Pursuant to the Tender Offer, $113,235,000 aggregate principal amount of the Notes,
representing 82.05% of the aggregate principal amount of the outstanding Notes prior to the Tender
Offer, had been validly tendered and not validly withdrawn. All Notes validly tendered and not
validly withdrawn in the Tender Offer have been accepted for payment by the Company. Payment of
the aggregate consideration of approximately $120.0 million, including accrued and unpaid interest,
will be made on the Notes accepted to purchase in accordance with the terms of the Tender Offer.
The Company intends to promptly cancel all the Notes it has accepted for purchase and upon giving
effect to such cancellation, $24,765,000 aggregate principal amount of the Notes will remain
outstanding. The Company is funding the purchase of the Notes with a portion of the proceeds from
the recent underwritten public offering of 29.9 million shares of its common stock. Deutsche Bank
Securities Inc. served as Dealer Manager during the Tender Offer.
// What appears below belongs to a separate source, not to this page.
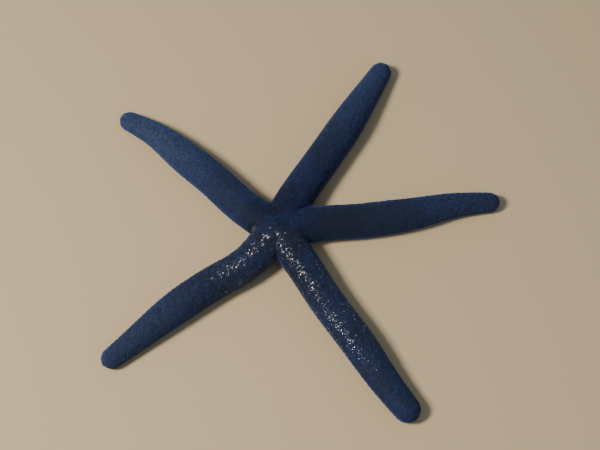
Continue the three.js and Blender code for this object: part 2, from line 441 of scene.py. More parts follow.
hideFinish = {
    "deep": (0.0012, 0.0027, 0.0127), "blue": (0.0026, 0.0077, 0.0385), "mottle": (0.006, 0.0165, 0.054),
    "pore": (0.0014, 0.0026, 0.008), "under": (0.045, 0.062, 0.085), "pale": (0.022, 0.036, 0.082),
    # The last colour on the next line is the grey of a painted reflection.
    "rust": (0.010, 0.0070, 0.0095), "dusk": (0.0036, 0.0058, 0.0135),
    "clouds": (22 * mm, 2), "cloudRange": (0.36, 0.64),  # a noise has a size, a detail and a roughness
    "mottles": (4.2 * mm, 4, 0.62, 0.3), "mottleRange": (0.5, 0.7, 0, 0.65),
    "rustSpots": (9 * mm, 3, 0.6), "rustRange": (0.55, 0.75, 0, 0.08),
    "relief": (0.28 * mm, 3, 0.6), "reliefDepth": 0.05 * mm, "wetRelief": 0.5,
    "paleShare": 0.7, "poreShare": 0.75, "toneRange": (0.6, 1.44), "wetDarker": 0.72,
    "dull": 0.68, "wet": 0.8, "between": 0.9, "specular": 0.25,
    "filmPatches": (6 * mm, 2), "filmRoughness": 0.14, "filmIor": 1.75, "thinFilm": 0.12,
    "velvet": 0.6, "velvetRoughness": 0.3, "velvetTint": (0.12, 0.36, 1.0, 1),
}


# Skin and grains wear the same markings: they read the same attributes and the same place.
# Only the grains can be glossy, the skin that shows between them stays dull.
def hideMaterial(name, glossy):
    material, tree, shader = newMaterial(name, hideFinish["between"], hideFinish["specular"])
    place = objectPlace(tree)
    clouds = mapRange(tree, noiseOf(tree, place, *hideFinish["clouds"]), *hideFinish["cloudRange"])
    colour = mixColour(tree, clouds, hideFinish["deep"], hideFinish["blue"])
    mottles = mapRange(tree, noiseOf(tree, place, *hideFinish["mottles"]), *hideFinish["mottleRange"])
    colour = mixColour(tree, mottles, colour, hideFinish["mottle"])
    rust = mapRange(tree, noiseOf(tree, place, *hideFinish["rustSpots"]), *hideFinish["rustRange"])
    colour = mixColour(tree, rust, colour, hideFinish["rust"])
    # The pale tone is partly the hide's own and partly painted light.
    pale = mathOf(tree, "MULTIPLY", readAttribute(tree, "pale"), hideFinish["paleShare"])
    colour = mixColour(tree, pale, colour, hideFinish["pale"])
    # Painted reflection: a grey cast laid over the inner half of some arms.
    colour = mixColour(tree, readAttribute(tree, "dusk"), colour, hideFinish["dusk"])
    colour = mixColour(tree, readAttribute(tree, "under"), colour, hideFinish["under"])
    # The pore colour marks real pores and also lays painted shade in the creases and between the grains.
    pore = mathOf(tree, "MULTIPLY", readAttribute(tree, "pore"), hideFinish["poreShare"])
    colour = mixColour(tree, pore, colour, hideFinish["pore"])
    tone = mapRange(tree, readAttribute(tree, "grainTone"), 0, 1, *hideFinish["toneRange"])
    soaked = mapRange(tree, readAttribute(tree, "wet"), 0, hideFinish["thinFilm"], 1, hideFinish["wetDarker"])
    colour = brighten(tree, colour, mathOf(tree, "MULTIPLY", tone, soaked))
    tree.links.new(colour, shader.inputs["Base Color"])
    setInputs(shader, {"Sheen Weight": hideFinish["velvet"], "Sheen Tint": hideFinish["velvetTint"],
                       "Sheen Roughness": hideFinish["velvetRoughness"]})
    if glossy:
        dryness = mathOf(tree, "SUBTRACT", 1, readAttribute(tree, "wet"))
        patches = mathOf(tree, "SUBTRACT", noiseOf(tree, place, *hideFinish["filmPatches"]), 0.5)
        dryness = mathOf(tree, "ADD", dryness, patches)
        roughness = mapRange(tree, dryness, 0, 1, hideFinish["wet"], hideFinish["dull"])
        tree.links.new(roughness, shader.inputs["Roughness"])
        tree.links.new(readAttribute(tree, "wet"), shader.inputs["Coat Weight"])
        setInputs(shader, {"Coat Roughness": hideFinish["filmRoughness"], "Coat IOR": hideFinish["filmIor"]})
    relief = noiseOf(tree, place, *hideFinish["relief"])
    addBump(tree, shader, relief, hideFinish["reliefDepth"], hideFinish["wetRelief"] if glossy else 1.0)
    return material


blueHide = hideMaterial("blueHide", True)
hideBetween = hideMaterial("hideBetween", False)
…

This press release is for informational purposes only and is not an offer to sell or purchase
or the solicitation of an offer to sell or purchase any securities discussed herein. The Tender
Offer was made pursuant to the terms of the Companys Offer to Purchase, dated April 12, 2010, and
the related Letter of Transmittal. The Tender Offer was not made in any jurisdiction in which the
making or acceptance thereof would not be in compliance with the securities, blue sky or other
laws of such jurisdiction.
About Medical Properties Trust, Inc.
Medical Properties Trust, Inc. is a Birmingham, Alabama based self-advised real estate investment
trust formed to capitalize on the changing trends in healthcare delivery by acquiring and
developing net-leased healthcare facilities. These facilities include inpatient rehabilitation
hospitals, long-term acute care hospitals, regional acute care hospitals, ambulatory surgery
centers and other single-discipline healthcare facilities, such as heart hospitals and orthopedic
hospitals.
The
statements in this press release that are forward looking are based on current expectations and actual results or future events may differ materially. Words such as expects, believes,
anticipates, intends, will, should and variations of such words and similar expressions are
intended to identify such forward-looking statements. Forward-looking statements involve known and
unknown risks, uncertainties and other factors that may cause the actual results of the Company or
future events to differ materially from those expressed in or underlying such forward-looking
statements, including without limitation: the Companys ability to consummate the tender offer for
the Notes; national and economic, business, real estate and other market conditions; the
competitive environment in which the Company operates; the execution of the Companys business
plan; financing risks; the Companys ability to attain and maintain its status as a REIT for
federal income tax purposes; acquisition and development risks; potential environmental and other
liabilities; and other factors affecting the real estate industry generally or healthcare
real estate in particular. For further discussion of the facts that could
affect outcomes, please refer to the Special Note Regarding Forward-Looking Statements and Risk
factors sections of the Companys Annual Report on Form 10-K for the year ended December 31, 2009,
as amended by the Companys Annual Report on Form 10-K/A for the year ended December 31, 2009,
filed on April 9, 2010, and as further updated by our subsequently filed Quarterly Reports on Form
10-Q and our other SEC filings. Except as otherwise required by the federal securities laws, the
Company undertakes no obligation to update the information in this press release.